To cast even more doubt on the Valentine legend, the official feast day was deleted from the Roman calendar of saints in 1969 by Pope Paul VI, when he ordered a cull of uncertain saints. The 14 February feast day of St Valentine
was officially relegated to calendars of local or national interest at that time. So, while the day is celebrated in many countries, it is no longer recognised as a feast day by his official church.

On that day each year, many loving couples attend Whitefriar Street church to visit the shrine there of St Valentine, wherein his bones are said to lie. And the story of how they got to be there goes like this …

John Spratt was a gifted Irish preacher and a Master of Sacred Theology of the Order of Calced Carmelites when he visited Rome in 1835. His speaking style attracted praise, and many of his listeners were moved to present him with gifts of appreciation when he had finished speaking. Pope Gregory XVI gave the best gift of all. He gave John the supposed remains of St Valentine to bring home to Dublin to his order: the Whitefriar Street Carmelites. Not wishing to be excommunicated for saying no to a pope, John brought his new possession home with him to Dublin, where it has been ever since.

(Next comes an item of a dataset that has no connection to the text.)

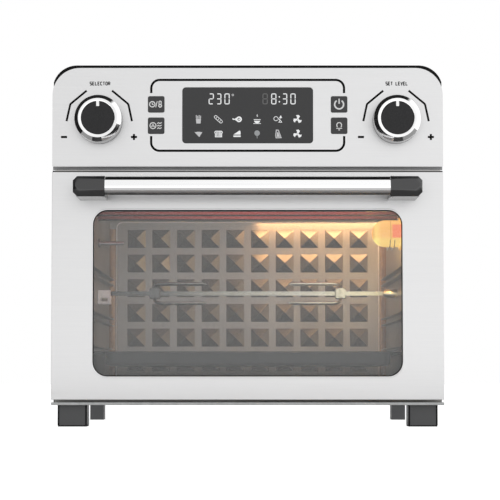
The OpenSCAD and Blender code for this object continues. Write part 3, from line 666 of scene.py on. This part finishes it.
def door_gap_seals():
    """Folded lip and seal along the door's top, and the grey seal on the oven over it."""
    x = SKIN_HIGH.x - 0.3 * MM
    top = SKIN_HIGH.z
    for name, slot, body, finish, z0, z1, d0, d1 in (
            ("door_top_seal", "plastic_black", "door", GASKET, -0.2, 1.3, 2.0, 4.0),
            ("door_top_lip", "plated_steel", "door", None, 1.2, 2.5, 2.6, 4.6),
            ("oven_front_seal", "plastic_dark", "oven", SEAL, 2.9, 7.2, 5.0, 8.0)):
        mesh = bmesh.new()
        block(mesh, (-x, FRONT + d0 * MM, top + z0 * MM), (x, FRONT + d1 * MM, top + z1 * MM), 0.25 * MM)
        piece(name, mesh, slot, body, finish)


# In millimetres: how far the end block's top, bottom and outer side are pulled in, and the depth
HANDLE_END_ROWS = ((4.4, 5.4, 3.4, 0.0), (3.6, 4.6, 2.6, 0.0), (3.1, 4.1, 2.1, 0.4), (0.0, -0.4, 0.0, 3.7),
                   (0.0, -1.3, 0.0, 4.6), (0.0, -1.3, 0.0, 30.0), (-0.3, -1.8, -0.3, 41.4))


def handle_ends():
    """Plastic end blocks with chamfered corners, two collars round the bar and a foot on the door."""
    low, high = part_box("handle_brackets")
    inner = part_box("handle_bar")[1].x - 12 * MM
    centre_z = (low.z + high.z) / 2
    half_h = (high.z - low.z) / 2
    cut = 4.2 * MM

    def section(side, top, bottom, outer, y):
        x1 = high.x - outer * MM
        z1 = half_h - top * MM
        z0 = bottom * MM - half_h
        shape = [(inner, z0), (x1 - cut, z0), (x1, z0 + cut), (x1, z1 - cut), (x1 - cut, z1), (inner, z1)]
        return [Vector((side * x, low.y + (y + 0.2) * MM, centre_z + z)) for x, z in shape]

    for side, name in SIDES:
        mesh = bmesh.new()
        loft(mesh, [section(side, *row) for row in HANDLE_END_ROWS])
        for x0, x1, grow in ((0.4, 1.2, 0.35), (2.6, 3.2, 0.25)):
            near = low.y + (0.4 - grow) * MM
            far = low.y + 22 * MM
            reach = half_h + grow * MM
            top = centre_z + reach
            bottom = centre_z - reach - 1.3 * MM
            collar = [(near + 3.7 * MM, top), (near, centre_z + half_h - 3.6 * MM),
                      (near, centre_z - half_h + 4.6 * MM), (near + 4.6 * MM, bottom),
                      (far, bottom), (far, top)]
            loft(mesh, [at_side(collar, side * (inner + x * MM)) for x in (x0, x1)])
        piece(f"handle_end_{name}", mesh, "bracket_plastic", "door", replaces=("handle_brackets",))


def handle_inlay():
    """Thin black strip along the top of the bar, thickest at the crown."""
    low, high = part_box("handle_bar")
    centre = (low + high) / 2
    radius = (high.z - low.z) / 2
    angles = [40 + 5 * i for i in range(21)]
    crown = [max(0.0, min(1.0, (polar(1, a)[1] - 0.68) / 0.2)) for a in angles]
    outer = [polar(radius + (0.12 + 0.5 * c) * MM, a) for c, a in zip(crown, angles)]
    inner = [polar(radius - 0.4 * MM, a) for a in reversed(angles)]
    outline = [(centre.y - y, centre.z + z) for y, z in outer + inner]
    end = high.x - 12.5 * MM
    mesh = bmesh.new()
    loft(mesh, [at_side(outline, x) for x in (-end, end)])
    piece("handle_bar_inlay", mesh, "trim_black", "door")


# ---------- controls ----------

def knob(side):
    """Plated skirt with a bright front ring, a black cap with a white pointer, and the gap round them."""
    skirt = f"knob_{side}_skirt"
    face = f"knob_{side}_face"
    body = f"{side}_knob"
    low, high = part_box(skirt)
    centre = middle(skirt)
    centre.y = low.y
    base = (high.y - low.y) / MM
    outer = (high.x - low.x) / 2 / MM
    bore = 16.95
    ring = 20.0
    cap = 16.8
    slope = math.tan(math.radians(46.5))
    rise = outer - 0.15 - ring
    near = rise - 0.12
    plated = [(bore, 3.2), (bore, 0.9), (bore + 0.12, 0.35), (bore + 0.45, 0.08), (bore + 0.8, 0.0),
              (ring, 0.0), (ring + near, near * slope), (ring + rise, rise * slope),
              (outer, rise * slope + 0.4), (outer, base - 0.6), (outer - 0.5, base), (outer - 4, base)]
    dish = [(0, 0.95), (5, 0.93), (12, 0.80), (cap - 0.9, 0.66), (cap - 0.3, 0.78), (cap, 1.2), (cap, 3)]
    for node, profile, slot in ((skirt, plated, "knob_metal"), (face, dish, "knob_cap")):
        mesh = bmesh.new()
        lathe(mesh, profile, centre)
        piece(f"{node}_detail", mesh, slot, body, replaces=(node,))
    mark = Sketch(centre.y + 0.25 * MM, centre.y + 1.2 * MM).at(centre.x, centre.z, MM)
    mark.fill([(-1.5, 17.3), (-1.5, 12.3), (-1.1, 11.8), (1.1, 11.8), (1.5, 12.3), (1.5, 17.3)])
    piece(f"knob_{side}_pointer", mark.mesh, "knob_metal", body, POINTER_INK)
    gap = [(outer - 1.5, -0.25), (outer + 0.05, -0.25), (outer + 0.05, -0.03), (outer - 1.5, -0.03)]
    mesh = bmesh.new()
    lathe(mesh, gap, Vector((centre.x, FRONT, centre.z)))
    piece(f"knob_{side}_gap", mesh, "plastic_black", "oven", GASKET)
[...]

His modern-day order offers the following explanation of what happened. When the bones arrived in Dublin they were accompanied by a letter from the powers that be in the Vatican. It said that the Vatican certified and attested that it had freely given to the Very Revd Fr Spratt the blessed body of St Valentine. Furthermore, it said that on 27 December 1835, the remains were taken out of the cemetery of St Hippolytus in the Tiburtine Way, Rome, together with a small vessel said to be tinged with St Valentine’s blood. They were deposited in a wooden case covered with painted paper. They were then tied with a red silk ribbon and sealed with papal seals.